PubMed 10485926

Referenced in Channelpedia wiki pages of: none

Automatically associated channels: Kv1.3

Title: Inhibition of T cell proliferation by selective block of Ca(2+)-activated K(+) channels.

Authors: B S Jensen, N Odum, N K Jorgensen, P Christophersen, S P Olesen

Journal, date & volume: Proc. Natl. Acad. Sci. U.S.A., 1999 Sep 14 , 96, 10917-21

PubMed link:

T lymphocytes express a plethora of distinct ion channels that participate in the control of calcium homeostasis and signal transduction. Potassium channels play a critical role in the modulation of T cell calcium signaling, and the significance of the voltage-dependent K channel, Kv1.3, is well established. The recent cloning of the Ca(2+)-activated, intermediate-conductance K(+) channel (IK channel) has enabled a detailed investigation of the role of this highly Ca(2+)-sensitive K(+) channel in the calcium signaling and subsequent regulation of T cell proliferation.

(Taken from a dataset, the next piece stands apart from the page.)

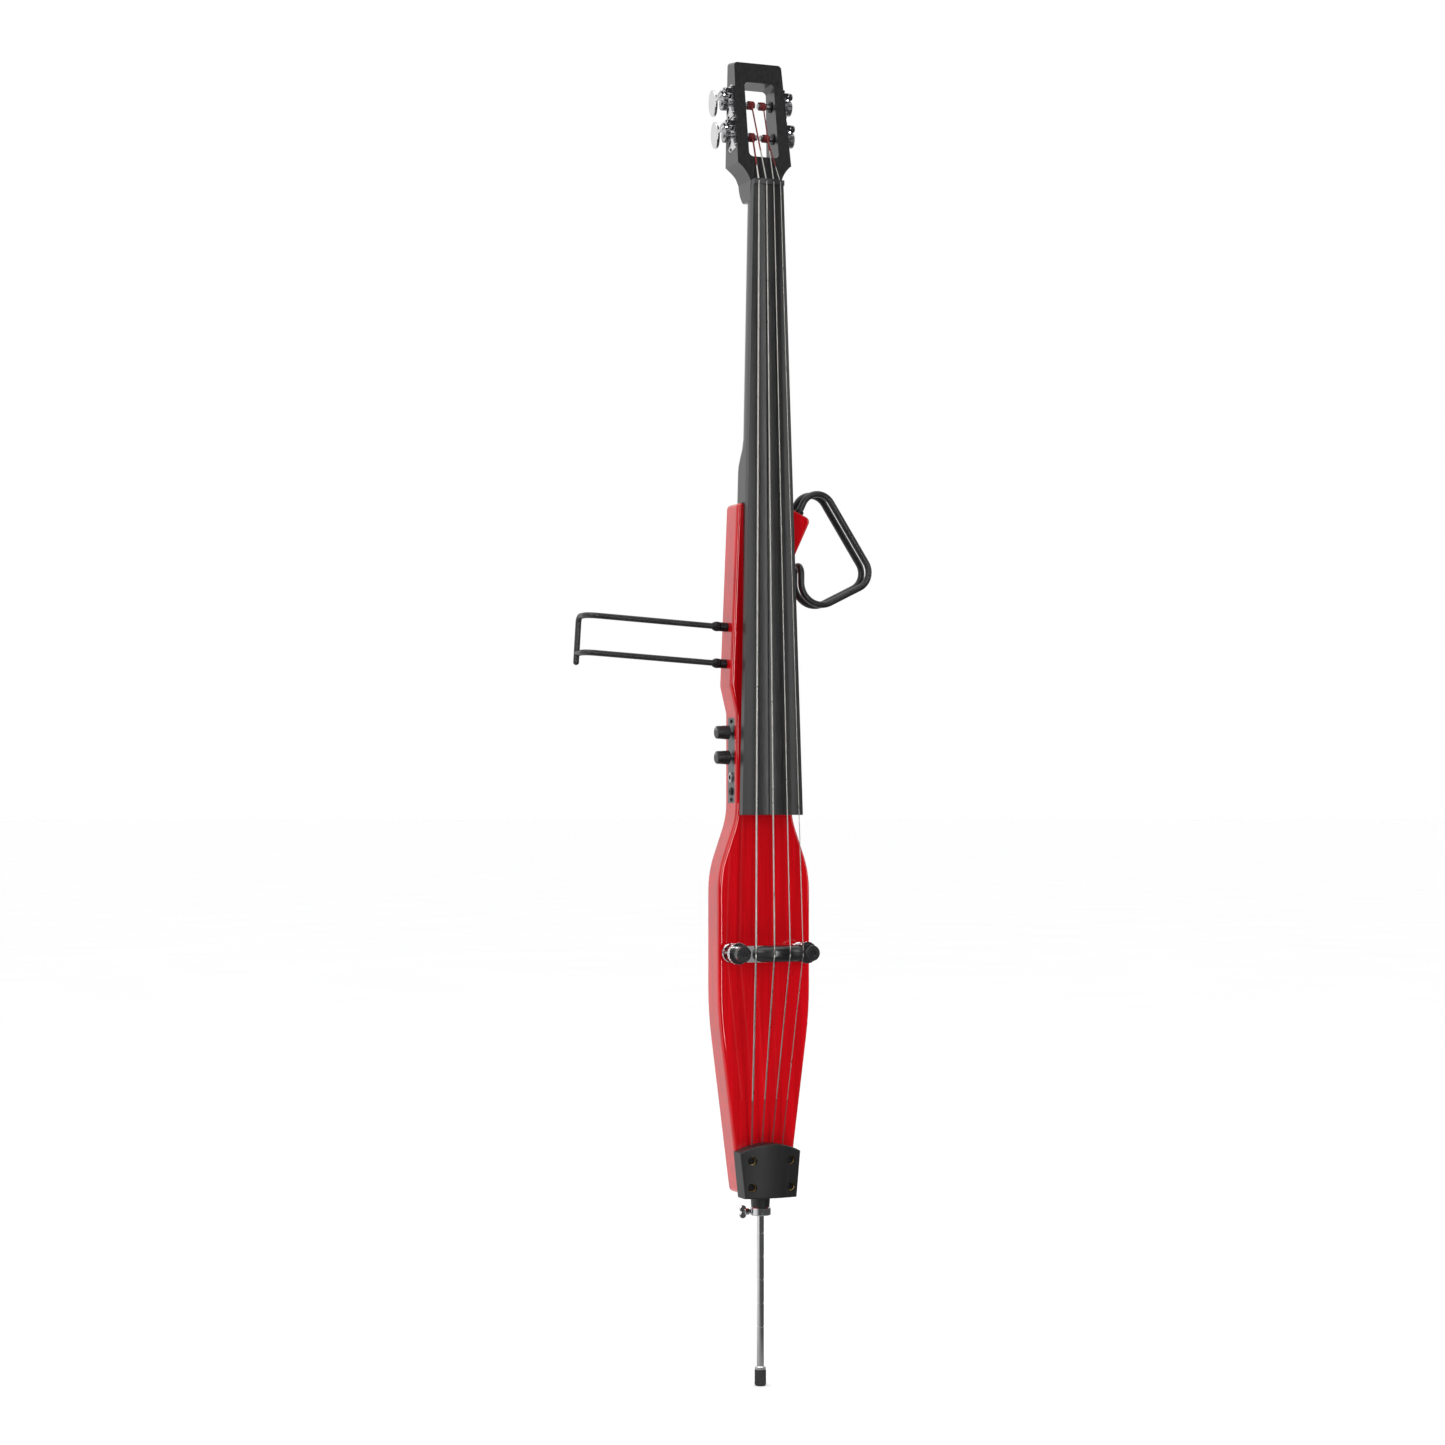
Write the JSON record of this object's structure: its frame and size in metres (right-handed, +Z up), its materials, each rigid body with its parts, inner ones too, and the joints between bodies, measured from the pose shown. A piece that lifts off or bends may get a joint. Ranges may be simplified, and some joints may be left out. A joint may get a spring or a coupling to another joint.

The role IK channels play in T cell activation and proliferation has been investigated by using various blockers of IK channels. The Ca(2+)-activated K(+) current in human T cells is shown by the whole-cell voltage-clamp technique to be highly sensitive to clotrimazole, charybdotoxin, and nitrendipine, but not to ketoconazole. Clotrimazole, nitrendipine, and charybdotoxin block T cell activation induced by signals that elicit a rise in intracellular Ca(2+)-e.g., phytohemagglutinin, Con A, and antigens such as Candida albicans and tetanus toxin in a dose-dependent manner. The release of IFN-gamma from activated T cells is also inhibited after block of IK channels by clotrimazole. Clotrimazole and cyclosporin A act synergistically to inhibit T cell proliferation, which confirms that block of IK channels affects the process downstream from T cell receptor activation. We suggest that IK channels constitute another target for immune suppression.